Оба перевода сделаны уже в советское время, так что и речи не может быть о каких-нибудь стеснениях царской цензуры.
В том же «Сне» Шевченко как подлинный революционер утверждает, что нам нечего убаюкивать себя надеждами на загробное счастье. Нужно биться за рай земной, ибо рая небесного нет:
А ви в ярмі па`даєте
Та якогось раю
На тім світі благаєте?
Немає! немає!
Переводчик же заставляет Шевченко высказывать прямо противоположную мысль:
Так на этом свете
Рая, что ли, вы хотите?..
Нету рая! Нету![264]
Иными словами, нечего мечтать о возможном счастье людей на земле («на этом свете»), давайте мечтать о небесном блаженстве.
Такую же реакционную проповедь влагает в уста Шевченко и другой переводчик, Иван Белоусов:
Сами вы в ярмо идете,
Дожидаясь рая
На земле здесь. Не дождаться[265].
Тут дело не в искажении трех строк того или иного стихотворения Шевченко, а в искажении всего его духовного облика. Шевченко был несокрушимо уверен, что люди завоюют себе рай именно здесь, на земле, а переводчики заставляют его издеваться над своим основным убеждением.

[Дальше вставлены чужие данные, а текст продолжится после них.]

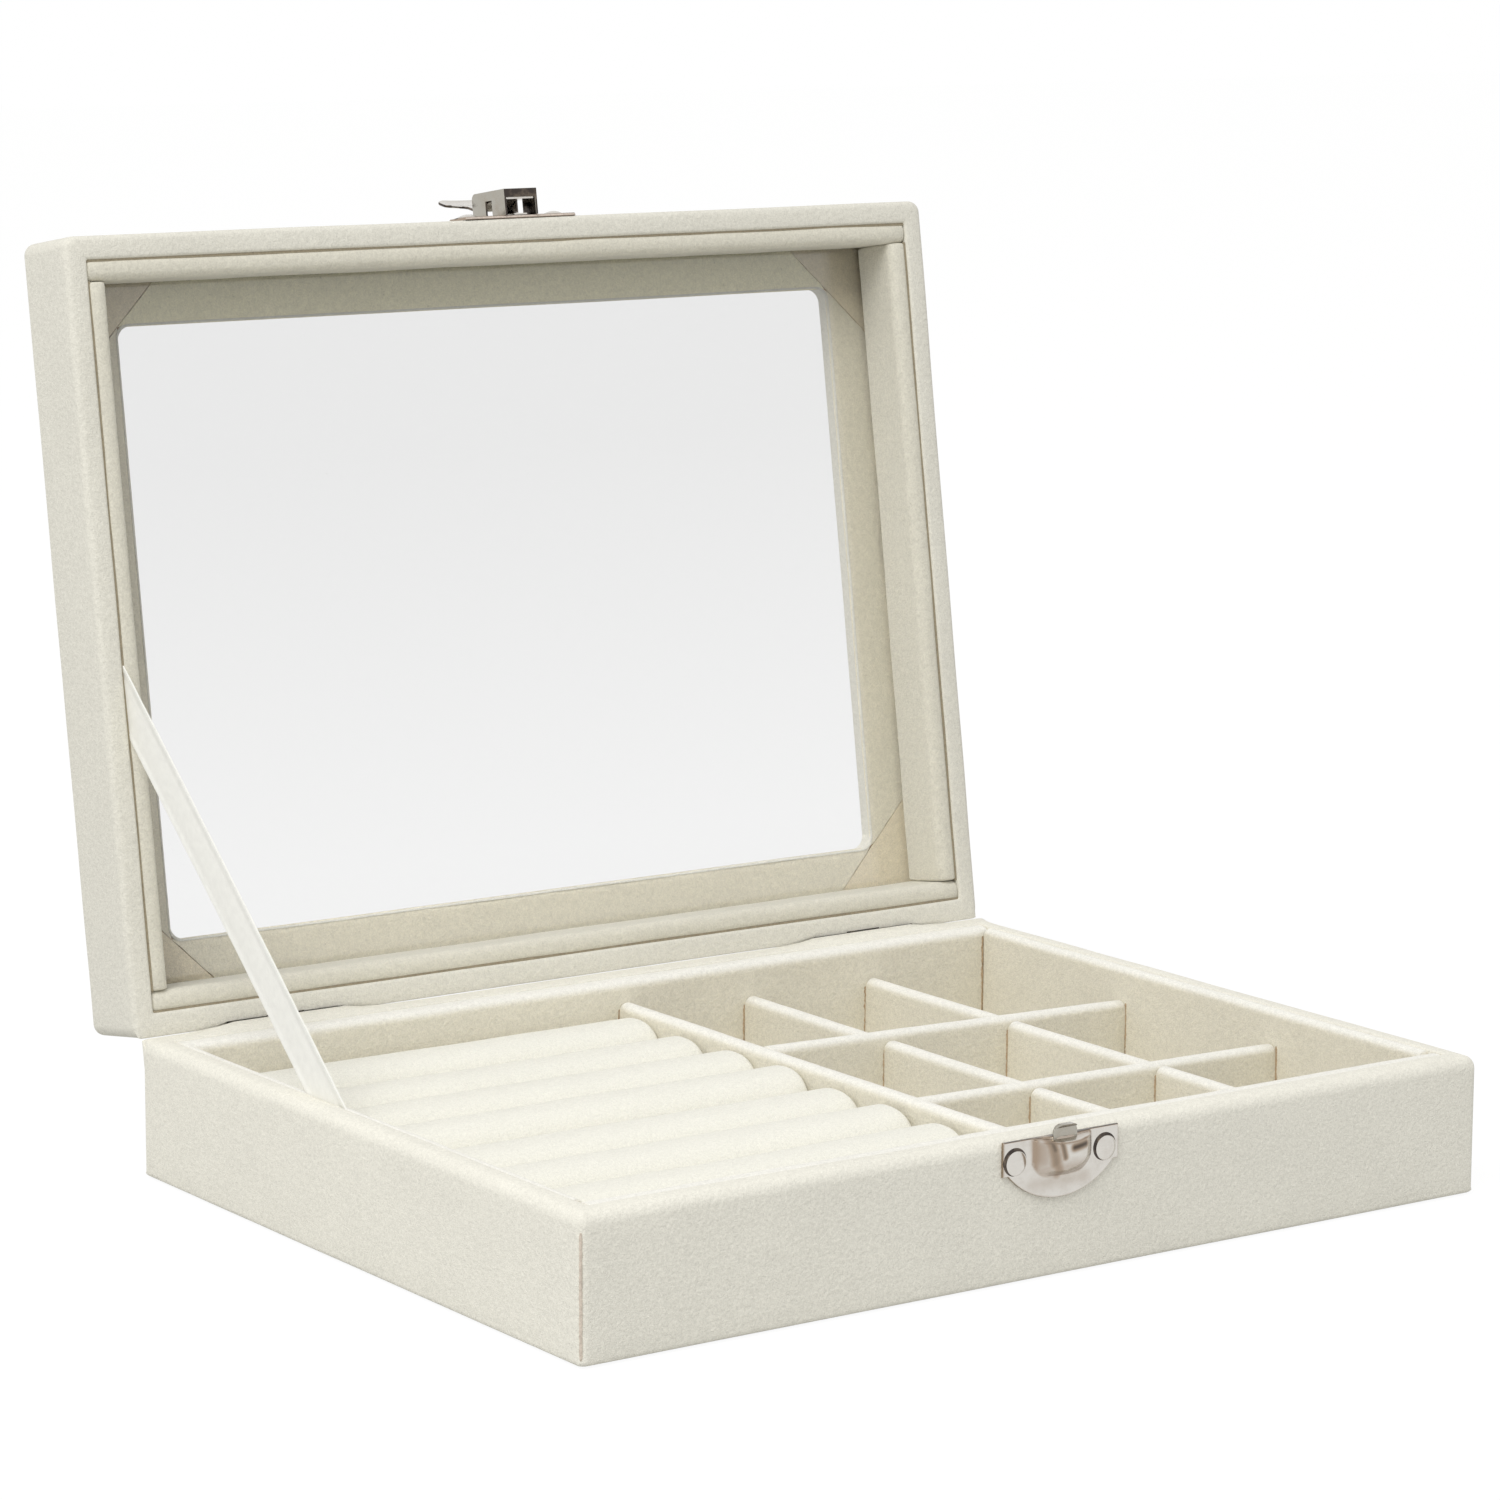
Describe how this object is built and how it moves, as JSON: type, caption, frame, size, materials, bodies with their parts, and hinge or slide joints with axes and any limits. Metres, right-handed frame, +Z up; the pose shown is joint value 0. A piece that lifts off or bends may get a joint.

В той же сатире Шевченко обличает помещичьего сына, развратного пьяницу, пропивающего крестьянские души, то есть своих крепостных.
У Сологуба же эти крестьянские души заменены в переводе собственной душой барчука, и таким образом читателям внушается мысль, будто Шевченко благочестиво хлопочет о душе этого богатого грешника:
А барчук не знает:
Он с двадцатой, недолюдок,
Душу пропивает[266].
В «Сне» есть немало стихов, направленных против царей. Шевченко изображает здесь партию каторжников, добывающих золото в недрах Сибири, —
Щоб пельку залити
Неситому, —
то есть, чтобы залить этим золотом ненасытную глотку царя.
У Белоусова же эти строки переданы с отвлеченной безличностью:
Чтоб заткнуть чем было глотку
У несытых и у злых[267].
Царь Николай в этом переводе исчез. Его заменили какие-то безыменные, туманно безличные «несытые и злые». Конкретность шевченковского обличения исчезла.
В том же «Сне» Шевченко протестует против колониальной политики русских царей, которые, по его выражению, алчно глядят на край света, нет ли где плохо защищенной страны. Эти строки, осуждающие хищническую политику Николая I, переданы Белоусовым так:
А кто жадным оком
Всё (!) увидит, всё усмотрит (?!),
Заберет с собою[268].
В этой расплывчатой фразе опять-таки совершенно пропал конкретный смысл обличений Шевченко. Вместо «страны на краю света» (очевидно, Кавказа), к завоеванию которой стремился тиран, введено неопределенное «всё», которое кто-то канцелярски «усматривает» – не грабит, а только усматривает.
Так искажали переводчики стихотворения Шевченко уже в революционное время. Можно себе представить, сколько искажений вносили они в текст «Кобзаря» в прежнюю эпоху, при царской цензуре.
Всем памятно, например, шевченковское стихотворение о булатном ноже: о том, как доведенный до отчаяния украинский батрак точит нож на господ и попов, прячет его в голенище и пытается этим ножом добиться правды от своих угнетателей. В подлиннике этот нож зовется у поэта товарищем:
Ой, виострю товариша
[то есть наточу нож],
Засуну в халяву,
Та піду шукати правди
I тієї слави.
Переводчик же (Ф. Гаврилов) в угоду цензуре или по собственной прихоти выбросил из этого стихотворения важнейшее слово: нож, и таким образом мститель-бунтарь превратился у него в кроткого елейного странника, который ковыляет по тихим полям и, шамкая, вопрошает: где правда?
Я отправлюсь с верным другом
(Должно быть, с таким же богобоязненным странником.)
В путь не для забавы.
(Должно быть, для молитвы и поклонения мощам.)[269]
Вообще реакционные переводчики принимали самые разнообразные меры, чтобы представить проклинающую поэзию Шевченко возможно елейнее, идилличнее, благодушнее, кротче.
Даже в изображение пейзажа вносили они эту несвойственную Шевченко елейность. Есть у него, например, стихотворная зарисовка с натуры «За сонцем хмаронька плыве», в которой он как истый живописец изображает переменчивые краски летнего предвечернего неба над тихим Аральским морем. Там он говорит, что сердце у него как будто отдыхает, когда он видит розовую – нежную и мягкую – мглу, лежащую над синим простором. Чуть только переводчик увидел эти два слова: «сердце отдыхает», он сделал из этих двух слов вот такие четыре строки отсебятины:
О, если б средь этой природы
Пожить мне на свете немного —
Душа бы моя отдохнула,
Я тверже бы веровал (!) в Бога (!)[270].